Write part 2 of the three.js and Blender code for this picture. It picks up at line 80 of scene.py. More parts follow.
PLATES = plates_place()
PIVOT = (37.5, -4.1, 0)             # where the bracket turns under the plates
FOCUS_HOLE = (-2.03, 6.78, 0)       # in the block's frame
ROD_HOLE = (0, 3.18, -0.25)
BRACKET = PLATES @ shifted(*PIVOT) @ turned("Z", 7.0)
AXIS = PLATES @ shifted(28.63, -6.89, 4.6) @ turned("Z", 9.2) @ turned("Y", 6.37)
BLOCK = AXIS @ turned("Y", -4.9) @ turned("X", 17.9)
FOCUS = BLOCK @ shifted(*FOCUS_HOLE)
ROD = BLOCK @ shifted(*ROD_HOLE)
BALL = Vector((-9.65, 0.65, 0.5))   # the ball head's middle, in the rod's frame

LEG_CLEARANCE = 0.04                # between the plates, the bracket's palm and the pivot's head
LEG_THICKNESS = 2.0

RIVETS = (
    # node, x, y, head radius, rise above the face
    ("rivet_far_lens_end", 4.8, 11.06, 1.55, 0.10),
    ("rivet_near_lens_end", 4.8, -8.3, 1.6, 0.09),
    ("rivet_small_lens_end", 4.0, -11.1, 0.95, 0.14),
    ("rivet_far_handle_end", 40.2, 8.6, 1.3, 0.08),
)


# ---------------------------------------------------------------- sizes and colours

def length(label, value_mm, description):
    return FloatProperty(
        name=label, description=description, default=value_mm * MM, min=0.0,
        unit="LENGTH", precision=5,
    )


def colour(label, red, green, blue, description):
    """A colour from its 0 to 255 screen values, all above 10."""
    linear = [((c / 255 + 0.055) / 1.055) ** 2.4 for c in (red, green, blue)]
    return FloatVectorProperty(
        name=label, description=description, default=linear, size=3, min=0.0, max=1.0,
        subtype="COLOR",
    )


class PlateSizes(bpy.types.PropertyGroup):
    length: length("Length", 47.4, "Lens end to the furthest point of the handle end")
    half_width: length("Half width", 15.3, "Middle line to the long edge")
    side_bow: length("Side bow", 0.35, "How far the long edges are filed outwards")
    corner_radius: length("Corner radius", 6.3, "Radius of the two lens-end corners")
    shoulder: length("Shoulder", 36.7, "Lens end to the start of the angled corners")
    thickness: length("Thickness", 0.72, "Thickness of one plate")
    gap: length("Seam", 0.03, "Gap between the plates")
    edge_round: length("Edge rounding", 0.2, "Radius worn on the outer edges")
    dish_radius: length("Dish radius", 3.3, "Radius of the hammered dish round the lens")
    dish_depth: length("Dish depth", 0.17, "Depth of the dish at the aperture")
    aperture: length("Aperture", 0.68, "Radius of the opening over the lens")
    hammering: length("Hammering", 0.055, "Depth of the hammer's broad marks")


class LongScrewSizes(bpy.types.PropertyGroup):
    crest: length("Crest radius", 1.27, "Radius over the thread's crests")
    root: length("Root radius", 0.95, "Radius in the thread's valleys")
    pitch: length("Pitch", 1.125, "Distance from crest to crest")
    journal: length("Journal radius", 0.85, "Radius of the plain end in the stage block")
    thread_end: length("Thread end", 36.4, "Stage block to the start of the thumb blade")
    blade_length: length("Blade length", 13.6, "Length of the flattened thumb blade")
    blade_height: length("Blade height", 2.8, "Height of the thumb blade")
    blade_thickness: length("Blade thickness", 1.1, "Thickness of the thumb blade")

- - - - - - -

§ Set task:
Set down every line of the listing above again, exactly as given.

§ Response to the task:
Write part 2 of the three.js and Blender code for this picture. It picks up at line 80 of scene.py. More parts follow.
PLATES = plates_place()
PIVOT = (37.5, -4.1, 0)             # where the bracket turns under the plates
FOCUS_HOLE = (-2.03, 6.78, 0)       # in the block's frame
ROD_HOLE = (0, 3.18, -0.25)
BRACKET = PLATES @ shifted(*PIVOT) @ turned("Z", 7.0)
AXIS = PLATES @ shifted(28.63, -6.89, 4.6) @ turned("Z", 9.2) @ turned("Y", 6.37)
BLOCK = AXIS @ turned("Y", -4.9) @ turned("X", 17.9)
FOCUS = BLOCK @ shifted(*FOCUS_HOLE)
ROD = BLOCK @ shifted(*ROD_HOLE)
BALL = Vector((-9.65, 0.65, 0.5))   # the ball head's middle, in the rod's frame

LEG_CLEARANCE = 0.04                # between the plates, the bracket's palm and the pivot's head
LEG_THICKNESS = 2.0

RIVETS = (
    # node, x, y, head radius, rise above the face
    ("rivet_far_lens_end", 4.8, 11.06, 1.55, 0.10),
    ("rivet_near_lens_end", 4.8, -8.3, 1.6, 0.09),
    ("rivet_small_lens_end", 4.0, -11.1, 0.95, 0.14),
    ("rivet_far_handle_end", 40.2, 8.6, 1.3, 0.08),
)


# ---------------------------------------------------------------- sizes and colours

def length(label, value_mm, description):
    return FloatProperty(
        name=label, description=description, default=value_mm * MM, min=0.0,
        unit="LENGTH", precision=5,
    )


def colour(label, red, green, blue, description):
    """A colour from its 0 to 255 screen values, all above 10."""
    linear = [((c / 255 + 0.055) / 1.055) ** 2.4 for c in (red, green, blue)]
    return FloatVectorProperty(
        name=label, description=description, default=linear, size=3, min=0.0, max=1.0,
        subtype="COLOR",
    )


class PlateSizes(bpy.types.PropertyGroup):
    length: length("Length", 47.4, "Lens end to the furthest point of the handle end")
    half_width: length("Half width", 15.3, "Middle line to the long edge")
    side_bow: length("Side bow", 0.35, "How far the long edges are filed outwards")
    corner_radius: length("Corner radius", 6.3, "Radius of the two lens-end corners")
    shoulder: length("Shoulder", 36.7, "Lens end to the start of the angled corners")
    thickness: length("Thickness", 0.72, "Thickness of one plate")
    gap: length("Seam", 0.03, "Gap between the plates")
    edge_round: length("Edge rounding", 0.2, "Radius worn on the outer edges")
    dish_radius: length("Dish radius", 3.3, "Radius of the hammered dish round the lens")
    dish_depth: length("Dish depth", 0.17, "Depth of the dish at the aperture")
    aperture: length("Aperture", 0.68, "Radius of the opening over the lens")
    hammering: length("Hammering", 0.055, "Depth of the hammer's broad marks")


class LongScrewSizes(bpy.types.PropertyGroup):
    crest: length("Crest radius", 1.27, "Radius over the thread's crests")
    root: length("Root radius", 0.95, "Radius in the thread's valleys")
    pitch: length("Pitch", 1.125, "Distance from crest to crest")
    journal: length("Journal radius", 0.85, "Radius of the plain end in the stage block")
    thread_end: length("Thread end", 36.4, "Stage block to the start of the thumb blade")
    blade_length: length("Blade length", 13.6, "Length of the flattened thumb blade")
    blade_height: length("Blade height", 2.8, "Height of the thumb blade")
    blade_thickness: length("Blade thickness", 1.1, "Thickness of the thumb blade")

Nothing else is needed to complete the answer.